**What the exercise asks**: Restate all of the data exactly.

**Material shown**:
____________
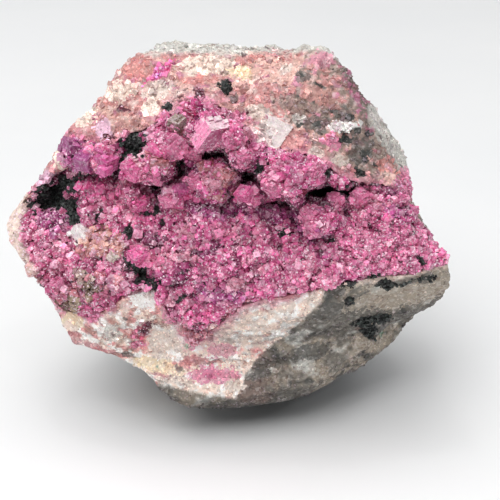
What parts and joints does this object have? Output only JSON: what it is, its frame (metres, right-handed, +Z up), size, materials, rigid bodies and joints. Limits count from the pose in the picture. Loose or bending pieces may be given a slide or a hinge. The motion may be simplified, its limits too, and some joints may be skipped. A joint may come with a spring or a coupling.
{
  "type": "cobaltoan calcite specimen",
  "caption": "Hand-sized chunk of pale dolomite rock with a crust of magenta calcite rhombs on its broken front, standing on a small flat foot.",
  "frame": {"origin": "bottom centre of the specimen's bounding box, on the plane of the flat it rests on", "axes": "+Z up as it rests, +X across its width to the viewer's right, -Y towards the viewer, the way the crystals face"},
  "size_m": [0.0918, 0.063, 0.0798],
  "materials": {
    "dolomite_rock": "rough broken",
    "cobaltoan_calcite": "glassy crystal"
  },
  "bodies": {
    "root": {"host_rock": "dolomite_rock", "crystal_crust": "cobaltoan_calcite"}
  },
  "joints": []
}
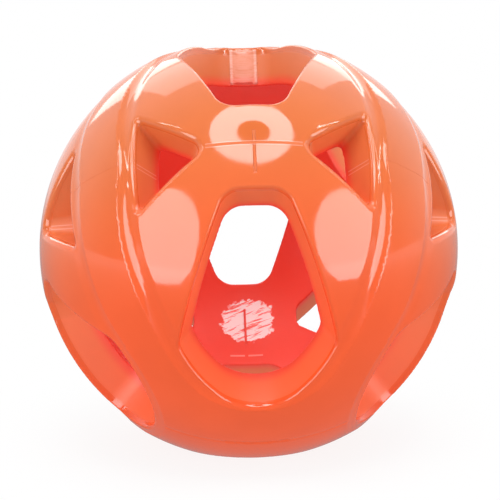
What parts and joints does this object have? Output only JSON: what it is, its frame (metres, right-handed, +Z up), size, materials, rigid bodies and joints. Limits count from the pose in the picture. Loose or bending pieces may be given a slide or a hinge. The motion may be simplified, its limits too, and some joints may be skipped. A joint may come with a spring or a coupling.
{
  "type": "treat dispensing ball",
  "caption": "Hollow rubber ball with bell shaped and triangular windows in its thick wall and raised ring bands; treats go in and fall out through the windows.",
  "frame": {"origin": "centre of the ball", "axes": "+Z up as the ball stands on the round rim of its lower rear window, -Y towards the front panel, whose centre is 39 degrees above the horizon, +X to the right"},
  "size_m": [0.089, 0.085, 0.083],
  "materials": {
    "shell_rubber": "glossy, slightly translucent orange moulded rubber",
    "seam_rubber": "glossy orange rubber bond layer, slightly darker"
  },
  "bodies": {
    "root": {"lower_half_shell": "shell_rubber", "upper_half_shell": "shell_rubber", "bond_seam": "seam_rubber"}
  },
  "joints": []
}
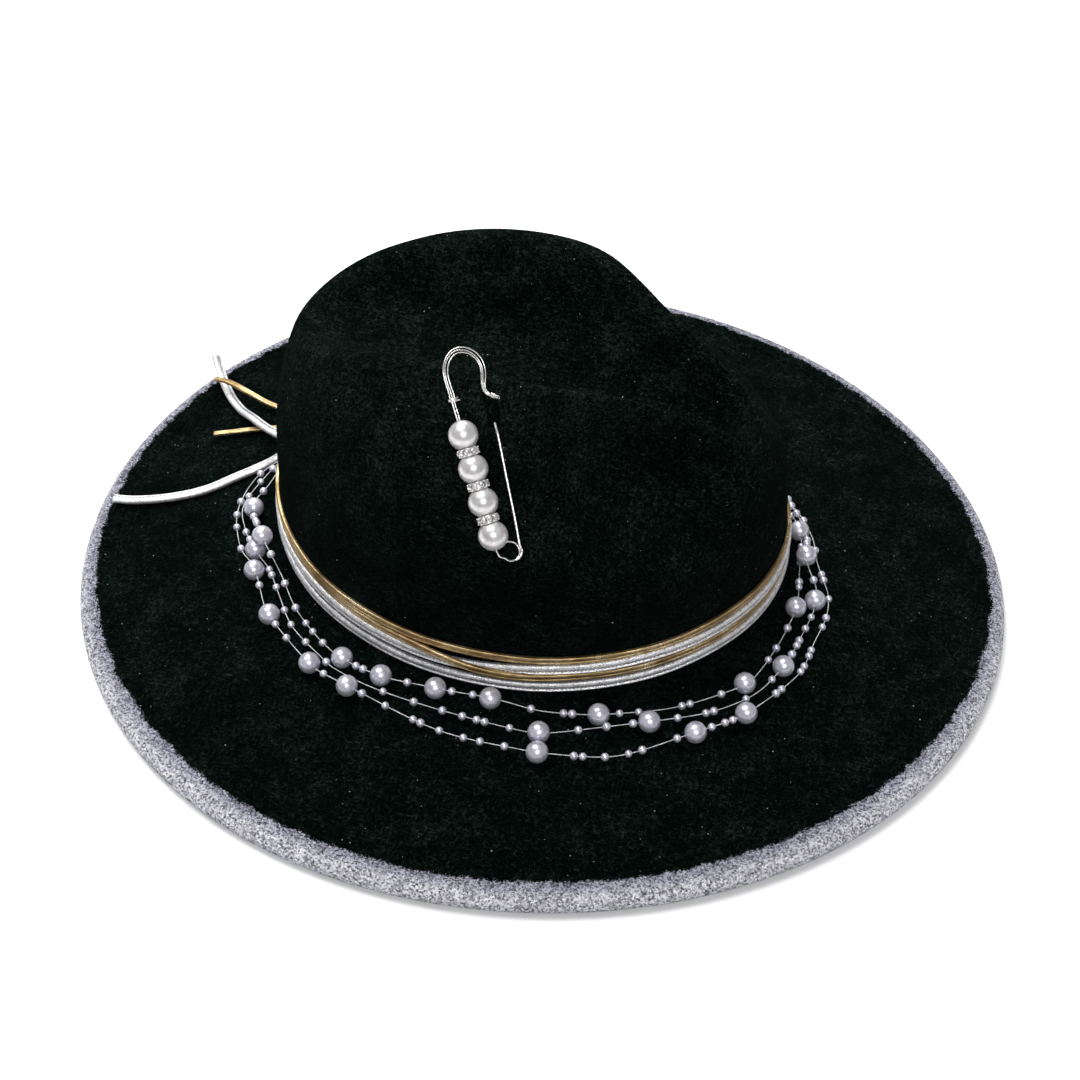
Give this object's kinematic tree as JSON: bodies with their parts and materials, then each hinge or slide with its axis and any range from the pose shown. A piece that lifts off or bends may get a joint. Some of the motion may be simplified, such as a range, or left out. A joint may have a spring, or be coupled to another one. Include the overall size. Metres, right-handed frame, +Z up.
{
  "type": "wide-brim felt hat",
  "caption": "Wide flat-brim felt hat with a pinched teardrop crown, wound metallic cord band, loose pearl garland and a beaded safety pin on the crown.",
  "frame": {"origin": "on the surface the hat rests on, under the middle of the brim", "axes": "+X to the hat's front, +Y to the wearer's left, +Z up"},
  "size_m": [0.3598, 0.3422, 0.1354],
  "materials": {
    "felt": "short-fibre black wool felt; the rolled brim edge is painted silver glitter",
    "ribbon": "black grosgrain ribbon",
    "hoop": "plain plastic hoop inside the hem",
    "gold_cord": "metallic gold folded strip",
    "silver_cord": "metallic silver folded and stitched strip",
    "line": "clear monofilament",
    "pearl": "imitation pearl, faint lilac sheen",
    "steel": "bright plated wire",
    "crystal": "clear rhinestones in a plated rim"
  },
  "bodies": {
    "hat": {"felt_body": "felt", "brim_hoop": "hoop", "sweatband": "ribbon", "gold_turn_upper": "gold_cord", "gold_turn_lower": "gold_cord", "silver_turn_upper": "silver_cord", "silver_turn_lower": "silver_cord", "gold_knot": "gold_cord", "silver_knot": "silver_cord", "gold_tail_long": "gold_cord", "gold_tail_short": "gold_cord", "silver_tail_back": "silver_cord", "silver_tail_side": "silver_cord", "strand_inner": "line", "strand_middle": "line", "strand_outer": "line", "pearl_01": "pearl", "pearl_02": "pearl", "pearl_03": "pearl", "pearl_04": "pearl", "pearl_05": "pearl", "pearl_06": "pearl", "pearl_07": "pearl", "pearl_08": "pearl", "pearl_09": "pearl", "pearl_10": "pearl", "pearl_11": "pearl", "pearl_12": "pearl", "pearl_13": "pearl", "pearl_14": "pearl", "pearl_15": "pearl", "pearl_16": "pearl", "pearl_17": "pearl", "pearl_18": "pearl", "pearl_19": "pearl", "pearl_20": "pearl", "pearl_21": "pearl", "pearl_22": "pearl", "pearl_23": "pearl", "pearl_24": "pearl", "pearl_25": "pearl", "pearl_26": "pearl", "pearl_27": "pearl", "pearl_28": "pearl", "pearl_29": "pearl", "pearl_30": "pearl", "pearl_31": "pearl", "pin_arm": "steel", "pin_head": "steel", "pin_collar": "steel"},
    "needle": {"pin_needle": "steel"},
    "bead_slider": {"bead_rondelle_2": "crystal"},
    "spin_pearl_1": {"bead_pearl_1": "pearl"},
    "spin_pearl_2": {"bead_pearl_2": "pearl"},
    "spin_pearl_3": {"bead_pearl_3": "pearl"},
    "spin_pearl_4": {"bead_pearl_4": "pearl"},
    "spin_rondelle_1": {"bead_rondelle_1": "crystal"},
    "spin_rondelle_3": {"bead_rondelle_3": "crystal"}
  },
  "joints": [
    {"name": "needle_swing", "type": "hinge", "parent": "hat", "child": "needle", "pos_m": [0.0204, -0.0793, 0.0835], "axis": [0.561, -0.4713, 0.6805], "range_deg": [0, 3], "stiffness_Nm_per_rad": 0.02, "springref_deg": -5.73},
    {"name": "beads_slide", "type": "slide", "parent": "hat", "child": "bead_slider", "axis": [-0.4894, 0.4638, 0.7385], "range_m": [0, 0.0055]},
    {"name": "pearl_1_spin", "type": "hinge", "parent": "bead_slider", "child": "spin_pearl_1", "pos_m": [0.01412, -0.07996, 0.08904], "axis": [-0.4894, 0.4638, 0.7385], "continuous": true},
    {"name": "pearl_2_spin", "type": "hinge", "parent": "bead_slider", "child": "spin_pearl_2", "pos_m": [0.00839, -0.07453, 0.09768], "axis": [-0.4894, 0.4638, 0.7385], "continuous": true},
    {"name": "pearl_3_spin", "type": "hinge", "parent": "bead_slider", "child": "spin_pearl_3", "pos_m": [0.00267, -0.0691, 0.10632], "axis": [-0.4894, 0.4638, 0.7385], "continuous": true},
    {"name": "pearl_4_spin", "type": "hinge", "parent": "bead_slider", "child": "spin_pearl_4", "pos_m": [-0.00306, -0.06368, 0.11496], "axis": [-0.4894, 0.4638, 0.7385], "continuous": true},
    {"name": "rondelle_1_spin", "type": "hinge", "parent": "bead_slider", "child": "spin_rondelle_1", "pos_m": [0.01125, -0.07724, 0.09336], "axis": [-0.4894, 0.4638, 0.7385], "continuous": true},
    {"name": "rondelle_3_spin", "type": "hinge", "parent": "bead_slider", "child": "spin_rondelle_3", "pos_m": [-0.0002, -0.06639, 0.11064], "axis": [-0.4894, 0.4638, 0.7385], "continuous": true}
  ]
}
____________
**Answer for this exercise**:
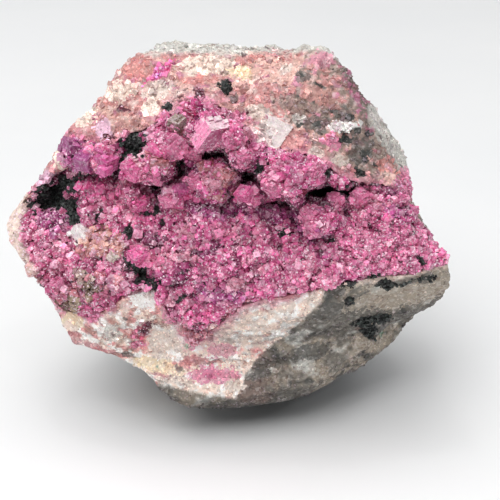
What parts and joints does this object have? Output only JSON: what it is, its frame (metres, right-handed, +Z up), size, materials, rigid bodies and joints. Limits count from the pose in the picture. Loose or bending pieces may be given a slide or a hinge. The motion may be simplified, its limits too, and some joints may be skipped. A joint may come with a spring or a coupling.
{
  "type": "cobaltoan calcite specimen",
  "caption": "Hand-sized chunk of pale dolomite rock with a crust of magenta calcite rhombs on its broken front, standing on a small flat foot.",
  "frame": {"origin": "bottom centre of the specimen's bounding box, on the plane of the flat it rests on", "axes": "+Z up as it rests, +X across its width to the viewer's right, -Y towards the viewer, the way the crystals face"},
  "size_m": [0.0918, 0.063, 0.0798],
  "materials": {
    "dolomite_rock": "rough broken",
    "cobaltoan_calcite": "glassy crystal"
  },
  "bodies": {
    "root": {"host_rock": "dolomite_rock", "crystal_crust": "cobaltoan_calcite"}
  },
  "joints": []
}
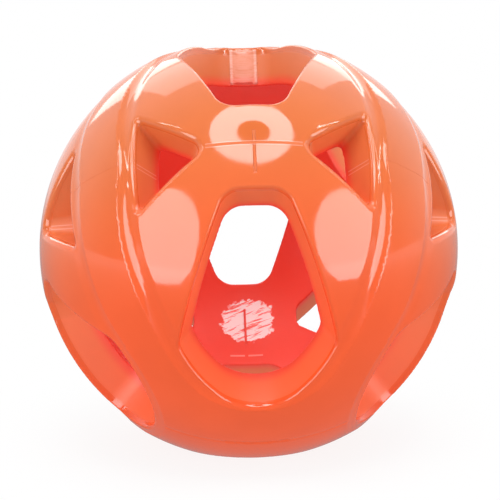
What parts and joints does this object have? Output only JSON: what it is, its frame (metres, right-handed, +Z up), size, materials, rigid bodies and joints. Limits count from the pose in the picture. Loose or bending pieces may be given a slide or a hinge. The motion may be simplified, its limits too, and some joints may be skipped. A joint may come with a spring or a coupling.
{
  "type": "treat dispensing ball",
  "caption": "Hollow rubber ball with bell shaped and triangular windows in its thick wall and raised ring bands; treats go in and fall out through the windows.",
  "frame": {"origin": "centre of the ball", "axes": "+Z up as the ball stands on the round rim of its lower rear window, -Y towards the front panel, whose centre is 39 degrees above the horizon, +X to the right"},
  "size_m": [0.089, 0.085, 0.083],
  "materials": {
    "shell_rubber": "glossy, slightly translucent orange moulded rubber",
    "seam_rubber": "glossy orange rubber bond layer, slightly darker"
  },
  "bodies": {
    "root": {"lower_half_shell": "shell_rubber", "upper_half_shell": "shell_rubber", "bond_seam": "seam_rubber"}
  },
  "joints": []
}
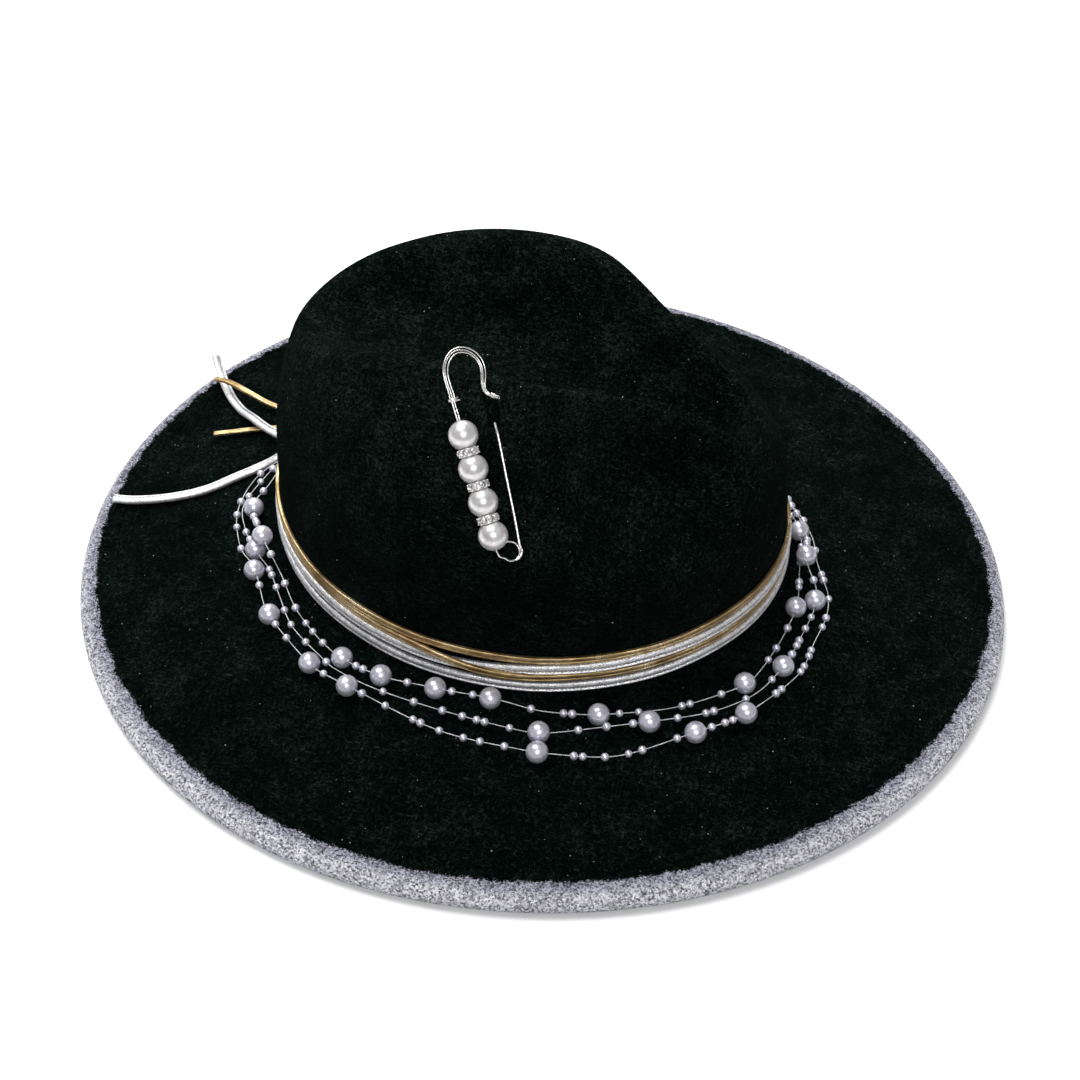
Give this object's kinematic tree as JSON: bodies with their parts and materials, then each hinge or slide with its axis and any range from the pose shown. A piece that lifts off or bends may get a joint. Some of the motion may be simplified, such as a range, or left out. A joint may have a spring, or be coupled to another one. Include the overall size. Metres, right-handed frame, +Z up.
{
  "type": "wide-brim felt hat",
  "caption": "Wide flat-brim felt hat with a pinched teardrop crown, wound metallic cord band, loose pearl garland and a beaded safety pin on the crown.",
  "frame": {"origin": "on the surface the hat rests on, under the middle of the brim", "axes": "+X to the hat's front, +Y to the wearer's left, +Z up"},
  "size_m": [0.3598, 0.3422, 0.1354],
  "materials": {
    "felt": "short-fibre black wool felt; the rolled brim edge is painted silver glitter",
    "ribbon": "black grosgrain ribbon",
    "hoop": "plain plastic hoop inside the hem",
    "gold_cord": "metallic gold folded strip",
    "silver_cord": "metallic silver folded and stitched strip",
    "line": "clear monofilament",
    "pearl": "imitation pearl, faint lilac sheen",
    "steel": "bright plated wire",
    "crystal": "clear rhinestones in a plated rim"
  },
  "bodies": {
    "hat": {"felt_body": "felt", "brim_hoop": "hoop", "sweatband": "ribbon", "gold_turn_upper": "gold_cord", "gold_turn_lower": "gold_cord", "silver_turn_upper": "silver_cord", "silver_turn_lower": "silver_cord", "gold_knot": "gold_cord", "silver_knot": "silver_cord", "gold_tail_long": "gold_cord", "gold_tail_short": "gold_cord", "silver_tail_back": "silver_cord", "silver_tail_side": "silver_cord", "strand_inner": "line", "strand_middle": "line", "strand_outer": "line", "pearl_01": "pearl", "pearl_02": "pearl", "pearl_03": "pearl", "pearl_04": "pearl", "pearl_05": "pearl", "pearl_06": "pearl", "pearl_07": "pearl", "pearl_08": "pearl", "pearl_09": "pearl", "pearl_10": "pearl", "pearl_11": "pearl", "pearl_12": "pearl", "pearl_13": "pearl", "pearl_14": "pearl", "pearl_15": "pearl", "pearl_16": "pearl", "pearl_17": "pearl", "pearl_18": "pearl", "pearl_19": "pearl", "pearl_20": "pearl", "pearl_21": "pearl", "pearl_22": "pearl", "pearl_23": "pearl", "pearl_24": "pearl", "pearl_25": "pearl", "pearl_26": "pearl", "pearl_27": "pearl", "pearl_28": "pearl", "pearl_29": "pearl", "pearl_30": "pearl", "pearl_31": "pearl", "pin_arm": "steel", "pin_head": "steel", "pin_collar": "steel"},
    "needle": {"pin_needle": "steel"},
    "bead_slider": {"bead_rondelle_2": "crystal"},
    "spin_pearl_1": {"bead_pearl_1": "pearl"},
    "spin_pearl_2": {"bead_pearl_2": "pearl"},
    "spin_pearl_3": {"bead_pearl_3": "pearl"},
    "spin_pearl_4": {"bead_pearl_4": "pearl"},
    "spin_rondelle_1": {"bead_rondelle_1": "crystal"},
    "spin_rondelle_3": {"bead_rondelle_3": "crystal"}
  },
  "joints": [
    {"name": "needle_swing", "type": "hinge", "parent": "hat", "child": "needle", "pos_m": [0.0204, -0.0793, 0.0835], "axis": [0.561, -0.4713, 0.6805], "range_deg": [0, 3], "stiffness_Nm_per_rad": 0.02, "springref_deg": -5.73},
    {"name": "beads_slide", "type": "slide", "parent": "hat", "child": "bead_slider", "axis": [-0.4894, 0.4638, 0.7385], "range_m": [0, 0.0055]},
    {"name": "pearl_1_spin", "type": "hinge", "parent": "bead_slider", "child": "spin_pearl_1", "pos_m": [0.01412, -0.07996, 0.08904], "axis": [-0.4894, 0.4638, 0.7385], "continuous": true},
    {"name": "pearl_2_spin", "type": "hinge", "parent": "bead_slider", "child": "spin_pearl_2", "pos_m": [0.00839, -0.07453, 0.09768], "axis": [-0.4894, 0.4638, 0.7385], "continuous": true},
    {"name": "pearl_3_spin", "type": "hinge", "parent": "bead_slider", "child": "spin_pearl_3", "pos_m": [0.00267, -0.0691, 0.10632], "axis": [-0.4894, 0.4638, 0.7385], "continuous": true},
    {"name": "pearl_4_spin", "type": "hinge", "parent": "bead_slider", "child": "spin_pearl_4", "pos_m": [-0.00306, -0.06368, 0.11496], "axis": [-0.4894, 0.4638, 0.7385], "continuous": true},
    {"name": "rondelle_1_spin", "type": "hinge", "parent": "bead_slider", "child": "spin_rondelle_1", "pos_m": [0.01125, -0.07724, 0.09336], "axis": [-0.4894, 0.4638, 0.7385], "continuous": true},
    {"name": "rondelle_3_spin", "type": "hinge", "parent": "bead_slider", "child": "spin_rondelle_3", "pos_m": [-0.0002, -0.06639, 0.11064], "axis": [-0.4894, 0.4638, 0.7385], "continuous": true}
  ]
}